Temporary Improvement Of Tumor Blood Flow Can Improve Chemotherapy

Armen Hareyan's picture

Tumor Blood Flow

Results of neuroblastoma study hold promise for improving treatment by delaying topotecan therapy until after administration of drug that eliminates immature blood vessels in tumor.

A treatment for neuroblastoma that lands a one-two punch works best when the second punch is timed to take maximum advantage of the first one.

Neuroblastoma is a pediatric solid tumor that arises from cells in the peripheral nervous system.


The finding holds promise for improving neuroblastoma treatment by using the drug bevacizumab to block VEGF, a protein that stimulates blood vessel growth in tumors and then following with the chemotherapy drug topotecan, which depends on blood vessels to penetrate the tumor and kill the cancer cells. A report on this work appears in the current issue of "Clinical Cancer Research."

Results of the study are important because drugs such as bevacizumab are being evaluated in clinical trials for children with neuroblastoma. However, there are no standard guidelines for how much of the drug to give or when to give it. Such guidelines would be especially helpful for developing combination therapy with both bevacizumab and chemotherapy drugs, not only for neuroblastoma, but also for other tumors.

"The results of our study are a significant step toward establishing such guidelines," said Andrew Davidoff, M.D., director of surgical research at St. Jude, and the report's senior author.

The St. Jude team based their strategy on previous findings that suggested blocking VEGF at first improves the tumor's vasculature, or blood vessel system, by eliminating weak and faulty vessels, while temporarily sparing healthy, normal blood vessels.

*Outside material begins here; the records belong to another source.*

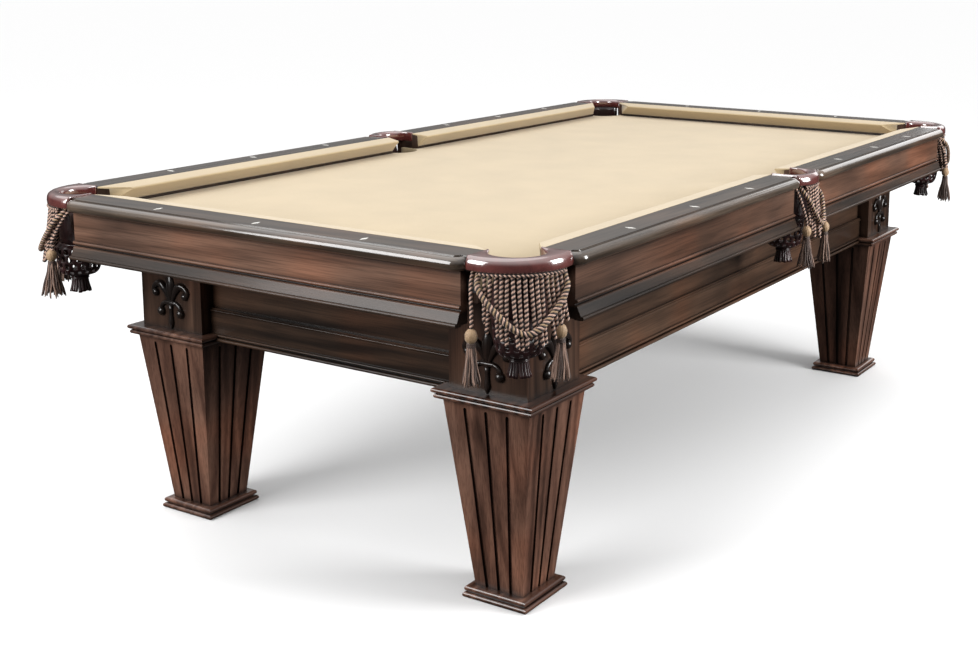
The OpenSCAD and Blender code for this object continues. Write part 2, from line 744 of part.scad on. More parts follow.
module side_bag(sy) {
  color(oxblood) at_side(sy) bag_solid(side_setback, side_setback, 58);
}

// Fringe: cords that hang from a band under the collar, behind a rope trim
module fringe(arc_x, arc, half_width) {
  ring = arc - fringe_inset;
  band_width = fringe_cord + 2;
  count = floor(half_width / fringe_pitch);
  reach = asin(half_width / ring);
  spread = asin((half_width + fringe_cord) / ring);
  translate([arc_x, 0, collar_z0]) {
    rotate([0, 0, -spread]) rotate_extrude(angle = 2 * spread) {
      translate([ring - band_width / 2, -band_height]) square([band_width, band_height]);
      translate([ring + band_width / 2, -trim_rope / 2 - 0.5]) circle(d = trim_rope, $fn = 24);
    }
    for (k = [-count:count]) {
      length = fringe_middle - (fringe_middle - fringe_end) * pow(k / count, 2);
      rotate([0, 0, k / count * reach]) translate([ring, 0, -band_height / 2])
        rotate([0, -fringe_lean, 0]) translate([0, 0, -length])
          cylinder(h = length, d = fringe_cord, $fn = 16);
    }
  }
}
module pocket_fringes() {
  color(rope_tan) {
    for (sx = [-1, 1], sy = [-1, 1])
      at_corner(sx, sy) fringe(corner_arc, corner_collar_radius, corner_fringe_half);
    for (sy = [-1, 1]) at_side(sy) fringe(side_arc, side_collar_radius, side_fringe_half);
  }
}
// Tassel: a round knob, a bound neck and a skirt of yarn under the end of its cord
module tassel(route) {
  knob = tassel_knob / 2;
  neck = knob * 0.62;
  cord_end = route[len(route) - 1];
  translate(cord_end + [0, 0, collar_z0]) {
    translate([0, 0, -2.4 * knob]) cylinder(h = 2.4 * knob, r = neck);
    translate([0, 0, -knob]) sphere(r = knob);
    translate([0, 0, -2.2 * knob - tassel_skirt])
      cylinder(h = tassel_skirt, r1 = knob * 1.15, r2 = neck + 1);
  }
}
module pocket_tassels() {
  color(rope_tan) for (side = [-1, 1]) {
    for (sx = [-1, 1], sy = [-1, 1])
      at_corner(sx, sy) mirror([0, side > 0 ? 0 : 1, 0]) tassel(corner_tassel);
    for (sy = [-1, 1]) at_side(sy) mirror([0, side > 0 ? 0 : 1, 0]) tassel(side_tassel);
  }
}
// Ropes: each is one tube swept along its route's own points
function both_halves(half) =
  concat(half, [for (i = [len(half) - 2:-1:0]) [half[i].x, -half[i].y, half[i].z]]);
function ring_frame(route, i) =
  let (last = len(route) - 1,
    ahead = route[min(i + 1, last)] - route[max(i - 1, 0)],
    side = cross(ahead, [1, 0.01, 0]),
    out = cross(side, ahead))
  [side / norm(side), out / norm(out)];
module rope_tube(route, diameter) {
  sides = 8;
  points = [for (i = [0:len(route) - 1], k = [0:sides - 1])
    let (frame = ring_frame(route, i), turn = 360 * k / sides)
    route[i] + diameter / 2 * (cos(turn) * frame[0] + sin(turn) * frame[1])];
  walls = [for (i = [0:len(route) - 2], k = [0:sides - 1])
    let (next = (k + 1) % sides, a = i * sides, b = (i + 1) * sides)
    each [[a + k, a + next, b + k], [a + next, b + next, b + k]]];
  last = (len(route) - 1) * sides;
  first_cap = [for (k = [1:sides - 2]) [0, k + 1, k]];
  last_cap = [for (k = [1:sides - 2]) [last, last + k, last + k + 1]];
  translate([0, 0, collar_z0]) polyhedron(points, concat(walls, first_cap, last_cap));
}
module pocket_ropes(swag, tassel_route) {
  rope_tube(both_halves(swag), swag_rope);
  for (side = [0, 1]) mirror([0, side, 0]) rope_tube(tassel_route, tassel_cord);
}
module pocket_swags() {
  color(rope_tan) {
    for (sx = [-1, 1], sy = [-1, 1]) at_corner(sx, sy) pocket_ropes(corner_swag, corner_tassel);
    for (sy = [-1, 1]) at_side(sy) pocket_ropes(side_swag, side_tassel);
  }
}

at_leg(-1, -1) leg_shaft();  // leg_shaft_near_right
at_leg(-1, 1) leg_shaft();  // leg_shaft_near_left
at_leg(1, -1) leg_shaft();  // leg_shaft_far_right
at_leg(1, 1) leg_shaft();  // leg_shaft_far_left
at_legs() leg_block();  // leg_blocks
at_legs() leg_collar();  // leg_collars
at_legs() foot_plinth();  // foot_plinths
at_legs() leg_ornament();  // leg_ornaments
at_leg(-1, -1) leveller();  // leveller_near_right
at_leg(-1, 1) leveller();  // leveller_near_left
at_leg(1, -1) leveller();  // leveller_far_right
at_leg(1, 1) leveller();  // leveller_far_left
end_apron(-1);  // apron_near
end_apron(1);  // apron_far
long_apron(-1);  // apron_right
long_apron(1);  // apron_left
frame_side_beams();
frame_cross_beams();
leg_bolts();
slate(-3 * slate_joint, -slate_joint);  // slate_near
slate(-slate_joint, slate_joint);  // slate_middle
slate(slate_joint, 3 * slate_joint);  // slate_far
slate_liners();
bed_cloth();
rail_bodies();
rail_bolts();
sights();
rail_cap_end(-1);  // rail_cap_near
rail_cap_end(1);  // rail_cap_far
rail_cap_long(-1, -1);  // rail_cap_right_near
rail_cap_long(1, -1);  // rail_cap_right_far
rail_cap_long(-1, 1);  // rail_cap_left_near
rail_cap_long(1, 1);  // rail_cap_left_far
rail_apron_end(-1);  // rail_apron_near
rail_apron_end(1);  // rail_apron_far
rail_apron_long(-1, -1);  // rail_apron_right_near
rail_apron_long(1, -1);  // rail_apron_right_far
rail_apron_long(-1, 1);  // rail_apron_left_near
rail_apron_long(1, 1);  // rail_apron_left_far
cushion_end(-1);  // cushion_near
cushion_end(1);  // cushion_far
cushion_long(-1, -1);  // cushion_right_near
cushion_long(1, -1);  // cushion_right_far
cushion_long(-1, 1);  // cushion_left_near
cushion_long(1, 1);  // cushion_left_far
corner_collar(-1, -1);  // collar_near_right
corner_collar(-1, 1);  // collar_near_left
corner_collar(1, -1);  // collar_far_right
corner_collar(1, 1);  // collar_far_left
side_collar(-1);  // collar_side_right
side_collar(1);  // collar_side_left
corner_bag(-1, -1);  // bag_near_right
corner_bag(-1, 1);  // bag_near_left
corner_bag(1, -1);  // bag_far_right
corner_bag(1, 1);  // bag_far_left
side_bag(-1);  // bag_side_right
side_bag(1);  // bag_side_left
pocket_fringes();
pocket_swags();
pocket_tassels();
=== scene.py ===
import math
import random

import bmesh
import bpy
import numpy as np
from mathutils import Matrix, Vector
from mathutils.geometry import tessellate_polygon


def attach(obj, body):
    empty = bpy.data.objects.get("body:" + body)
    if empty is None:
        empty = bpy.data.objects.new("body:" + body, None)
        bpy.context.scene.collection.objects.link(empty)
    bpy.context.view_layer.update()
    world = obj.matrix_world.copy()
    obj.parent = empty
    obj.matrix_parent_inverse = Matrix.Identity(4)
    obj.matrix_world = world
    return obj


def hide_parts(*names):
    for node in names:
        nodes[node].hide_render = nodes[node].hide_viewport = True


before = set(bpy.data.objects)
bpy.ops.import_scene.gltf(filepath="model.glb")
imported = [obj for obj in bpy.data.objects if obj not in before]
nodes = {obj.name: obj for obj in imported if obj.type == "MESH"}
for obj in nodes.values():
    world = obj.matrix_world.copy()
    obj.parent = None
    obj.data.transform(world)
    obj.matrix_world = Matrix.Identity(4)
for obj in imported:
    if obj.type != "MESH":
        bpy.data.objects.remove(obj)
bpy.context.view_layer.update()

dice = random.Random(7)

# Sizes in millimetres, repeated from the part's source
NOSE_X = 1118.0
NOSE_Y = 559.0
BED = 735.0
COLLAR_TOP = 783.0
COLLAR_FOOT = 756.0
FRAME_TOP = 690.0
BAG_FOOT = 587.0
SKIRT_FOOT = 551.0
LEG_X = 943.0
LEG_Y = 443.0
BLOCK_HALF = 95.0
LEG_COLLAR_TOP = 455.0
LILY_HEIGHT = 118.0
CORNER_TIP = 84.8528
SIDE_TIP = 66.0
CORNER_SLOPE = math.tan(math.radians(52))
SIDE_SLOPE = math.tan(math.radians(14))
CORNER_END = 24.0
SIDE_END = 58.0
CORNER_HOLE_X = 40.0
SIDE_HOLE_X = 60.0
DIAGONAL = math.sqrt(0.5)

# Half a swag, and a tassel's cord, in a pocket's frame: outward, sideways and up from the collar's foot
CORNER_SWAG = [(72, 76, 0), (72, 76, -6), (82, 80, -16), (96, 81, -30), (111, 68, -52),
               (124, 47, -75), (134, 24, -96), (137, 0, -105)]
SIDE_SWAG = [(118, 41, 0), (118, 41, -6), (130, 43, -18), (143, 39, -36), (152, 28, -62),
             (159, 14, -86), (161, 0, -96)]
CORNER_TASSEL = [(63, 85, 0), (63, 85, -6), (74, 88, -20), (87, 88, -42), (98, 86, -65),
                 (105, 85, -82), (107, 84, -93), (107, 84, -98)]
SIDE_TASSEL = [(110, 51, 0), (110, 51, -6), (119, 54, -20), (129, 56, -42), (137, 57, -65),
               (142, 57, -82), (143, 57, -93), (143, 57, -98)]
# How a tassel hangs: sideways from its place, lower than its place, and its skirt's radius at the foot
PLAIN_HANG = (0, 0, 19)
HANGS = {
    ("near_right", 1): (-17, 0, 18),
    ("near_right", -1): (12, 0, 15.5),
    ("near_left", -1): (-14, -4, 25),
    ("side_right", 1): (-5, 0, 22),
    ("side_right", -1): (10, 8, 17),
    ("far_right", 1): (-20, 12, 21),
}

# Ropes in metres: how thick each is, and how far a strand runs along it in one turn
SWAG_ROPE = (0.0115, 0.0155)
TASSEL_ROPE = (0.0074, 0.0084)
FRINGE_ROPE = (0.0082, 0.0086)
TRIM_ROPE = (0.0054, 0.0080)
# The share of a rope's radius that each of its strands takes, by their number
STRAND_SHARE = {2: 0.5, 4: 0.414}
# Laid strands press into each other: thicker than their share, and closer to the middle
STRAND_SWELL = 1.12
STRAND_SINK = 1.06

# A tassel, downward from the cord's end, in millimetres
KNOB_RADIUS = 11.3
KNOB_MIDDLE = 12.5
KNOB_HALF_HEIGHT = 14.5
NECK_RADIUS = 7.3
NECK_BANDS = (26.5, 29.0, 31.5)
YARN_TOP = 25.5
YARN_LENGTH = 78
# Rounds of yarn in a tassel's skirt: how many, their radius at the neck, and their share of the spread
YARN_ROUNDS = ((18, 5.8, 1.0), (14, 4.4, 0.72), (8, 2.4, 0.36))

# A fringe's cords: how far apart, how long in the middle, how much shorter at the ends, and their lean
FRINGE_SPACING = 9.4
FRINGE_LENGTH = 134
FRINGE_RISE = 40
FRINGE_LEAN = math.radians(8)

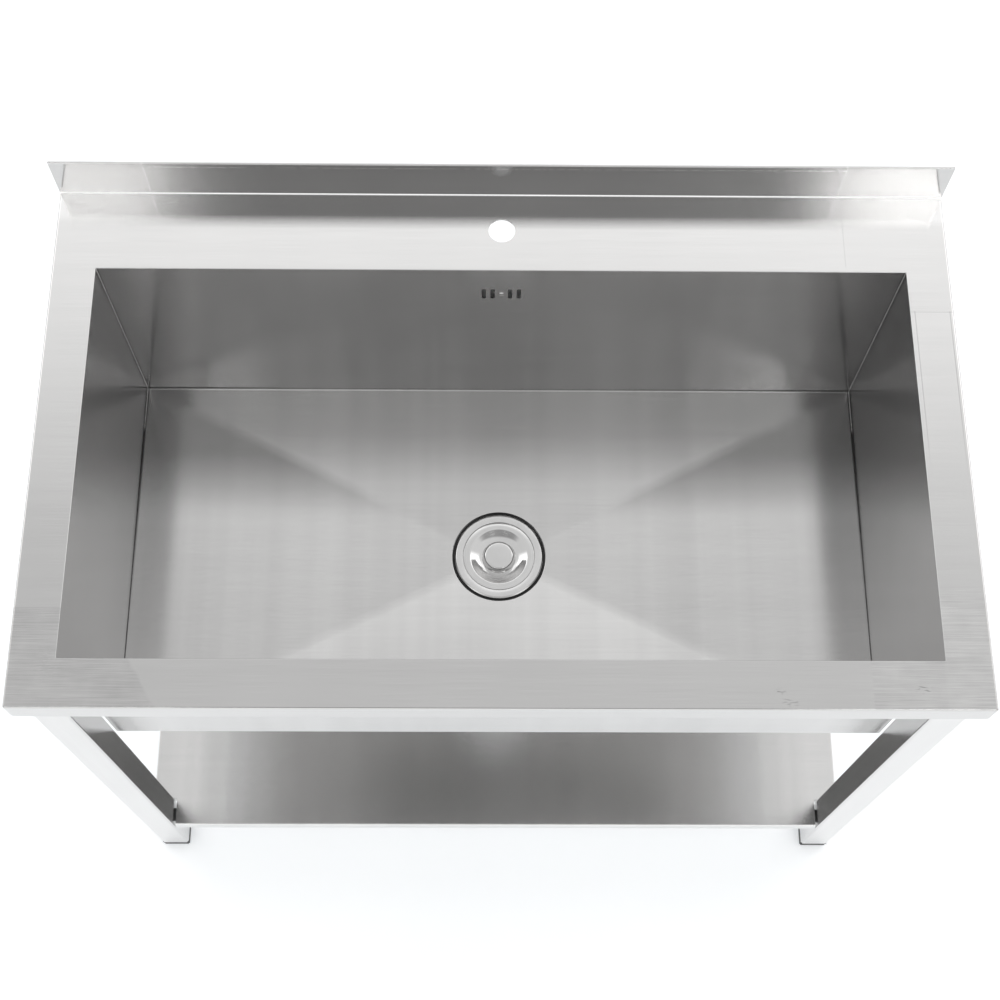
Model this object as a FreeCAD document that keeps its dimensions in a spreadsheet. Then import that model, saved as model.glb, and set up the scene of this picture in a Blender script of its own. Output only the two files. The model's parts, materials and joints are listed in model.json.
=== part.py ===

"We observed in the mouse model of neuroblastoma that the maximum amount of topotecan reached the tumor and had maximum tumor-reducing effect if we waited three days after administering bevacizumab," Davidoff said. "Combination treatment of children with neuroblastoma should take into account that there is a window of opportunity for improving topotecan delivery after treatment with bevacizumab. Further studies should tell us how long that window is open."